Beyond another wall from all this lay the park, our other playground. There, slides for children are plastic now, as are the roundabouts. Our slide was more than twice the height of that today -- or so I imagine. Its surface was sheet brass, and we discovered that a zig-zag line drawn with a candle along that metal produced eventually a highly accelerating face, so much so that a catcher needed to be employed to prevent one’s over-shooting. We had ‘Bonnie Bright Eyes’, the recreation ground rocking horse. We also had vandals who shook the top off it and were prosecuted for their labours.
Where now the bell-framed roundabout, the one on which a boy gouged his thigh, courtesy of a bolt end? His leg was padded up for weeks -- all of it!

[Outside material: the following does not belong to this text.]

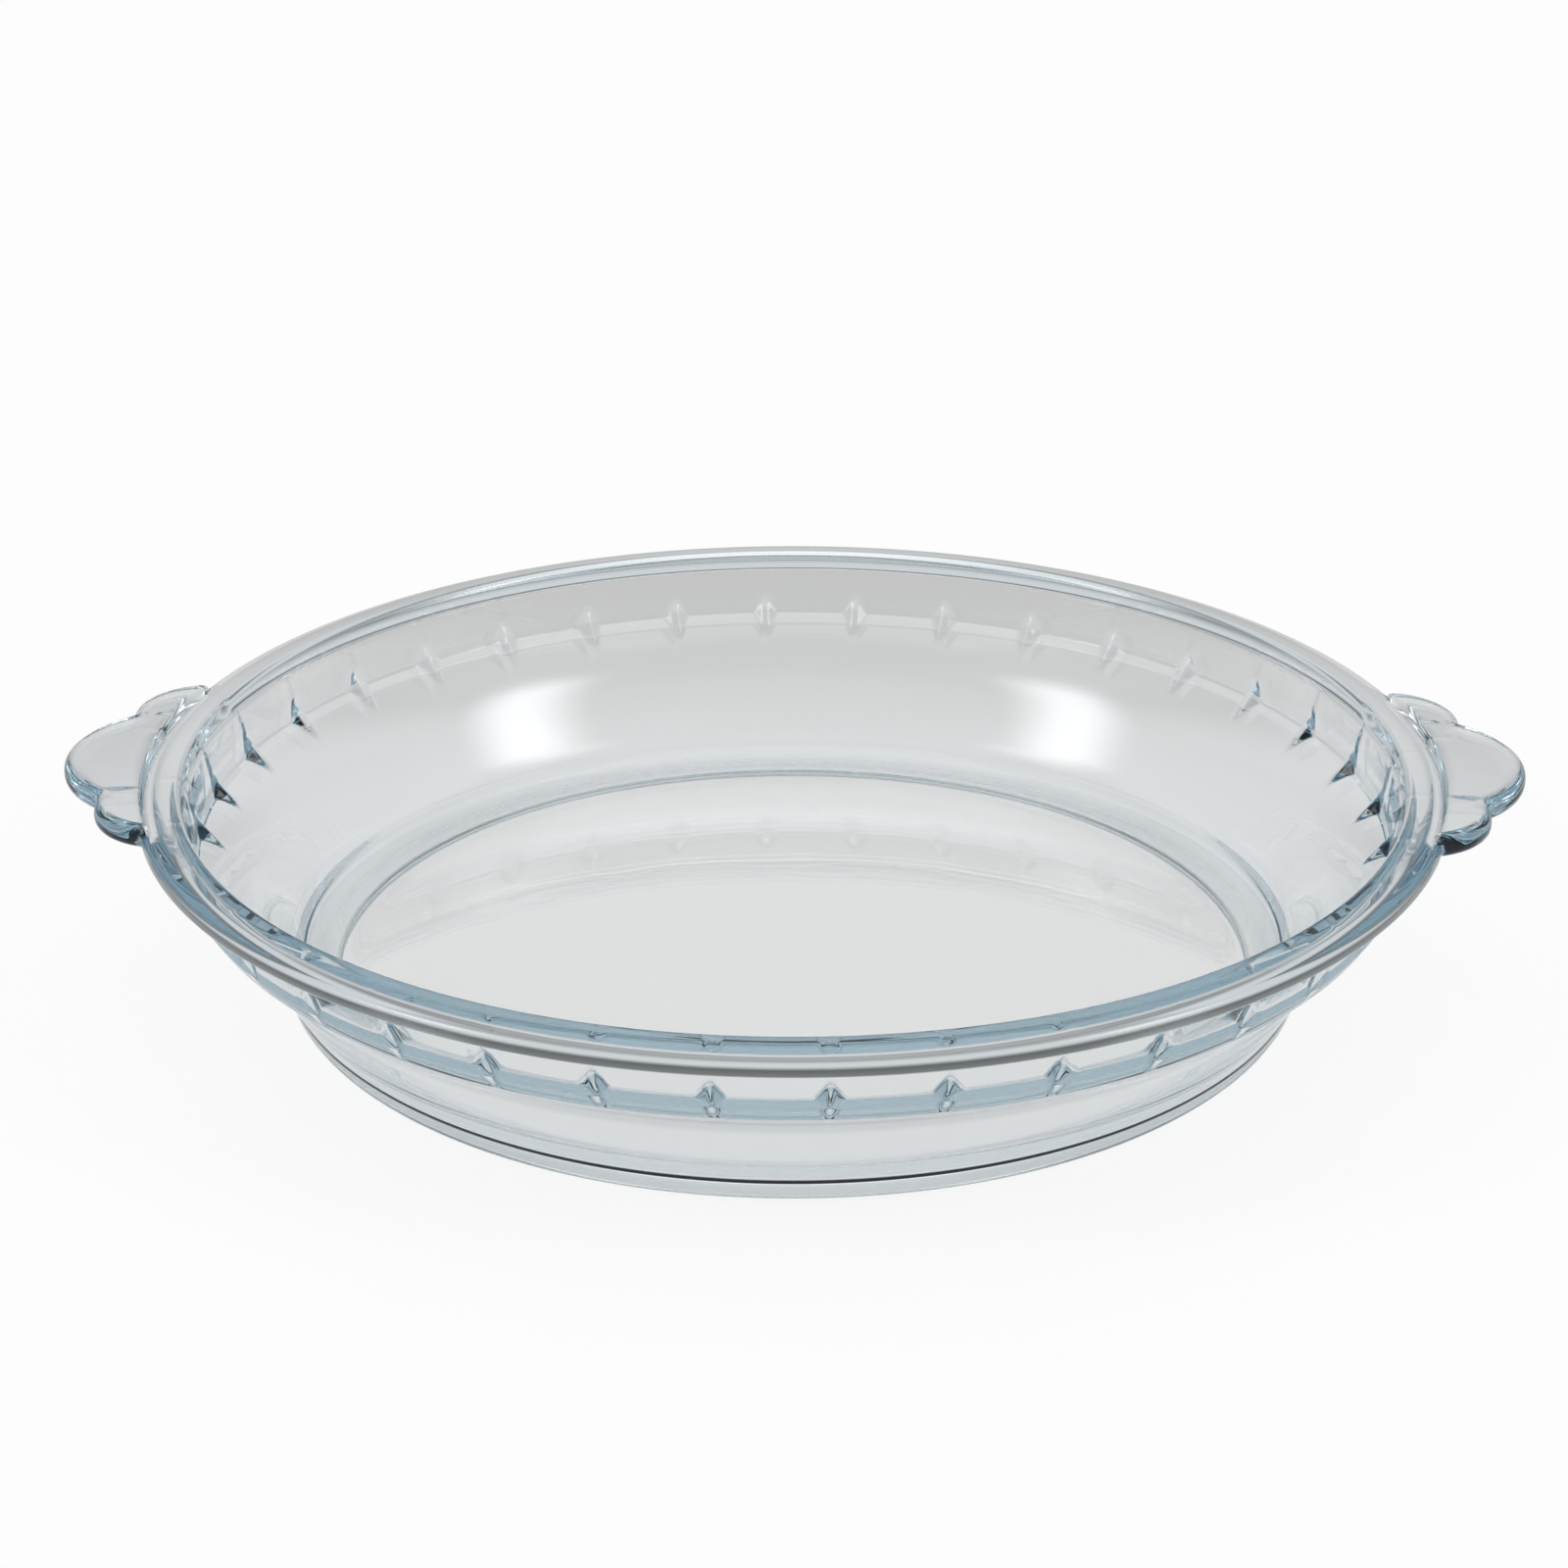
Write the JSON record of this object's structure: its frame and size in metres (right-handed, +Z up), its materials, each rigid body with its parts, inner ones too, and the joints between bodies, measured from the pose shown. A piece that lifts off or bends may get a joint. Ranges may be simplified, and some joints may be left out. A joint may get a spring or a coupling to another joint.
{
  "type": "pie dish",
  "caption": "Round clear glass pie dish with sloping wall, pinched flutes under a thick rim and two scalloped tab handles.",
  "frame": {"origin": "centre of the base, on the surface that the dish stands on", "axes": "+Z up out of the open top, +X through the middle of one handle, -X through the other"},
  "size_m": [0.2582, 0.23, 0.0401],
  "materials": {
    "clear_glass": "clear polished"
  },
  "bodies": {
    "root": {"pie_dish": "clear_glass"}
  },
  "joints": []
}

There was a drinking fountain which would send a jet of water skywards for almost twenty feet if you knew the knack. We did.
We had fun and we were happy.
The people of the estate never witnessed such times. They were never to see the old pit slagheap at the tower end of their housing site, where we would watch older boys ride their bikes amongst the humps and hollows of blue-grey shale. Long before the time of the incomers that area was levelled to create a playing field. Further along, in time, air raid shelters were dug, connecting passageways into which water seeped. So we walked on duckboards through darkened chambers, ideal trysting locations for early adolescents.

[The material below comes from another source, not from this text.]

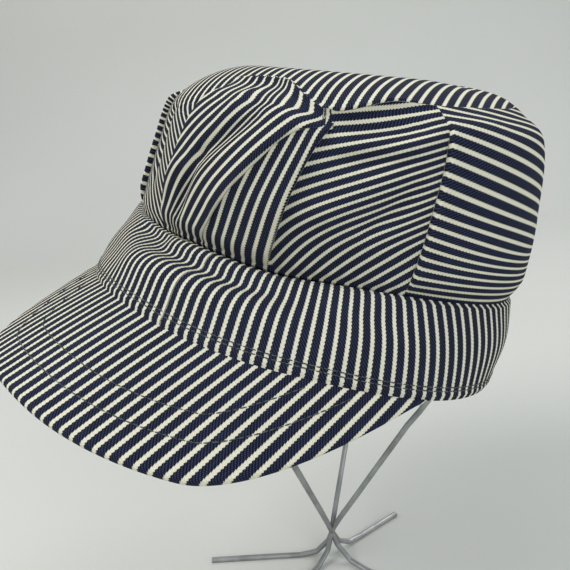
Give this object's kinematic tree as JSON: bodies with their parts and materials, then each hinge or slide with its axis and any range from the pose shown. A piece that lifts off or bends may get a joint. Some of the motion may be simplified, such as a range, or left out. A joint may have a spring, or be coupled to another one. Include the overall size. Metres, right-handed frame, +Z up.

Time was passing. Childhood was being left behind. We were growing up, exchanging our primary swing-time for the fickle teenage see-saw with its heartaches, sudden joys and hard-earned lessons. Walking backwards into our futures, bidding goodbye to childhood, happy with its passing. Now, looking on those days, I wonder why we were in such a hurry, why the impetuosity of youth? From this distance in time the land then was one of happy dreams. But that is the fashion of the young. Rarely are they happy for very long with their here and now.
It was Robert Browning who wrote “…a man’s reach should always exceed his grasp….” At times I feel it would be enjoyable to reach back into past years and grasp a few of their happy hours. But that is romanticism.